▸ Work to do
The listing beneath should be written out in full, exactly as shown.

▸ Dataset content
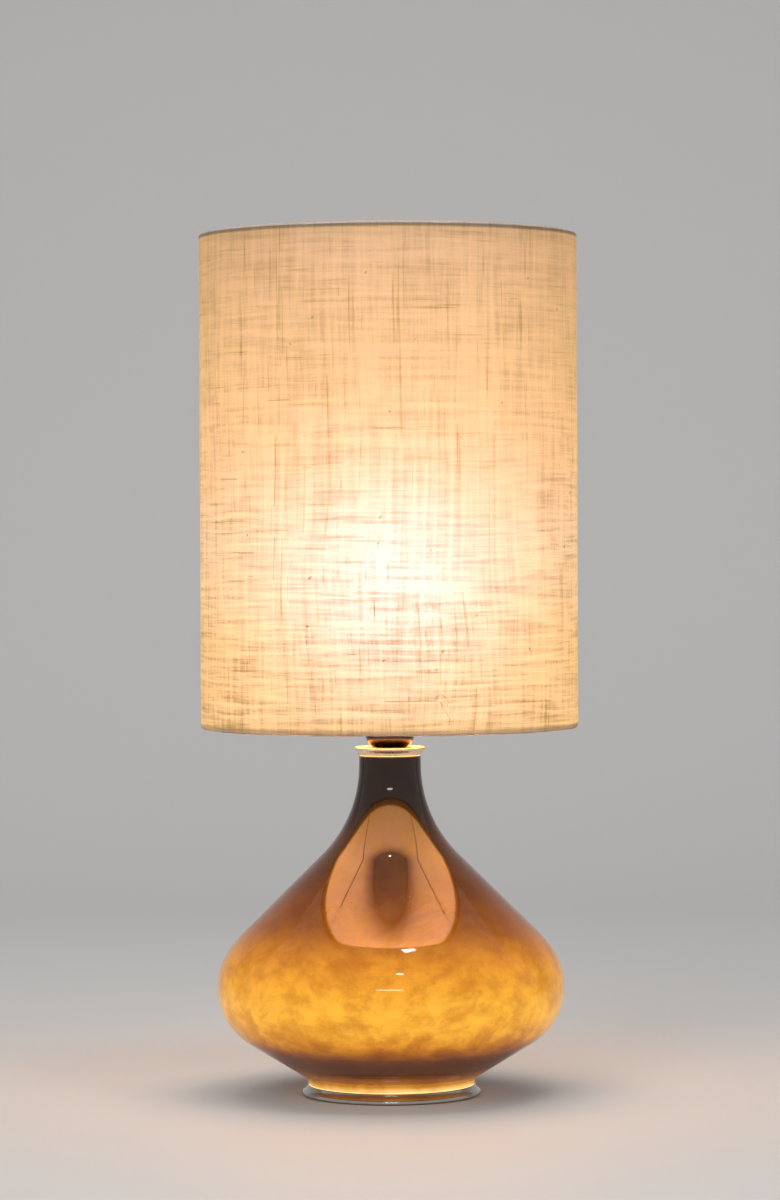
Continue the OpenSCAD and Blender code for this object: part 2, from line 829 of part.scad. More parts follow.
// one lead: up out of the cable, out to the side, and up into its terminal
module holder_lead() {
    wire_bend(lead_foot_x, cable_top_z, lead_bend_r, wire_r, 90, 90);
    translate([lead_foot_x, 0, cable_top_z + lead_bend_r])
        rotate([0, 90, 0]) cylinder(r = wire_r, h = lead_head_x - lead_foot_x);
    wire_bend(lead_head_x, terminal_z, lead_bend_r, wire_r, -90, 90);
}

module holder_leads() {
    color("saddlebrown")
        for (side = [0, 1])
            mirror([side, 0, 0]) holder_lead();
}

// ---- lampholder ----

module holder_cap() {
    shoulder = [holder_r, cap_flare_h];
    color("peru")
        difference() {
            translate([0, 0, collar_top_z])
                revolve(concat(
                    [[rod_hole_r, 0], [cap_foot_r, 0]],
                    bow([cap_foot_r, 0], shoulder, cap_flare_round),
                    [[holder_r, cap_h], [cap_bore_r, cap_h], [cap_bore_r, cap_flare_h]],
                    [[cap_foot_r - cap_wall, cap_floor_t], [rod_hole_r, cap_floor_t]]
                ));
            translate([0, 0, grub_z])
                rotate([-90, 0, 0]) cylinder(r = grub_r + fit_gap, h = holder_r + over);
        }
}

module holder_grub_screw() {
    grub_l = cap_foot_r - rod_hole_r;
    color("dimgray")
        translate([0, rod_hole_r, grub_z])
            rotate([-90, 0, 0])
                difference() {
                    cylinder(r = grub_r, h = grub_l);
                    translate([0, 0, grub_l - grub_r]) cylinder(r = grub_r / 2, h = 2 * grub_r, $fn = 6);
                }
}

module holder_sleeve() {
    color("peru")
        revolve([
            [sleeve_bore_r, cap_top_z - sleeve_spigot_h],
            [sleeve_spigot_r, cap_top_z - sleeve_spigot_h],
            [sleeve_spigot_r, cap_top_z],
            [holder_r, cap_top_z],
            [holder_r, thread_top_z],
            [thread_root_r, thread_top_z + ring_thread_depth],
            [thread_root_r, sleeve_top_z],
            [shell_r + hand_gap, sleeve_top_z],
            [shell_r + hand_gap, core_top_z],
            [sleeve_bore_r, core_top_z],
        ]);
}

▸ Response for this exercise
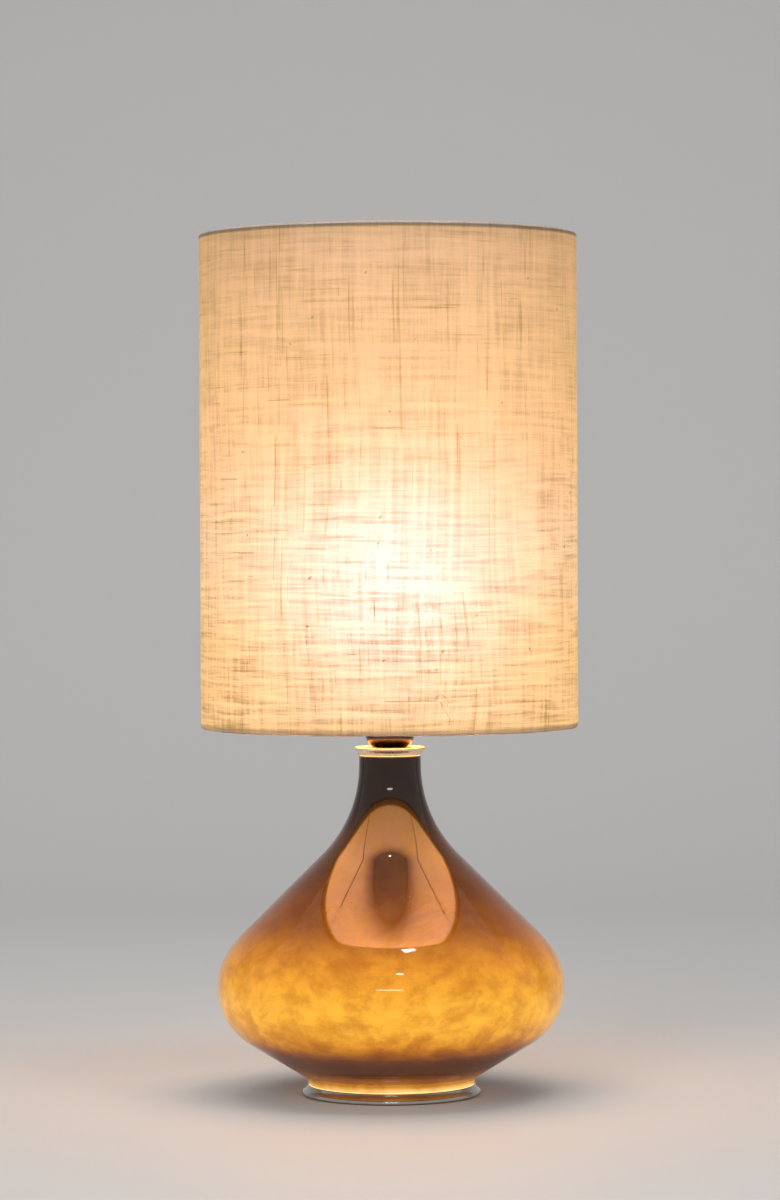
Continue the OpenSCAD and Blender code for this object: part 2, from line 829 of part.scad. More parts follow.
// one lead: up out of the cable, out to the side, and up into its terminal
module holder_lead() {
    wire_bend(lead_foot_x, cable_top_z, lead_bend_r, wire_r, 90, 90);
    translate([lead_foot_x, 0, cable_top_z + lead_bend_r])
        rotate([0, 90, 0]) cylinder(r = wire_r, h = lead_head_x - lead_foot_x);
    wire_bend(lead_head_x, terminal_z, lead_bend_r, wire_r, -90, 90);
}

module holder_leads() {
    color("saddlebrown")
        for (side = [0, 1])
            mirror([side, 0, 0]) holder_lead();
}

// ---- lampholder ----

module holder_cap() {
    shoulder = [holder_r, cap_flare_h];
    color("peru")
        difference() {
            translate([0, 0, collar_top_z])
                revolve(concat(
                    [[rod_hole_r, 0], [cap_foot_r, 0]],
                    bow([cap_foot_r, 0], shoulder, cap_flare_round),
                    [[holder_r, cap_h], [cap_bore_r, cap_h], [cap_bore_r, cap_flare_h]],
                    [[cap_foot_r - cap_wall, cap_floor_t], [rod_hole_r, cap_floor_t]]
                ));
            translate([0, 0, grub_z])
                rotate([-90, 0, 0]) cylinder(r = grub_r + fit_gap, h = holder_r + over);
        }
}

module holder_grub_screw() {
    grub_l = cap_foot_r - rod_hole_r;
    color("dimgray")
        translate([0, rod_hole_r, grub_z])
            rotate([-90, 0, 0])
                difference() {
                    cylinder(r = grub_r, h = grub_l);
                    translate([0, 0, grub_l - grub_r]) cylinder(r = grub_r / 2, h = 2 * grub_r, $fn = 6);
                }
}

module holder_sleeve() {
    color("peru")
        revolve([
            [sleeve_bore_r, cap_top_z - sleeve_spigot_h],
            [sleeve_spigot_r, cap_top_z - sleeve_spigot_h],
            [sleeve_spigot_r, cap_top_z],
            [holder_r, cap_top_z],
            [holder_r, thread_top_z],
            [thread_root_r, thread_top_z + ring_thread_depth],
            [thread_root_r, sleeve_top_z],
            [shell_r + hand_gap, sleeve_top_z],
            [shell_r + hand_gap, core_top_z],
            [sleeve_bore_r, core_top_z],
        ]);
}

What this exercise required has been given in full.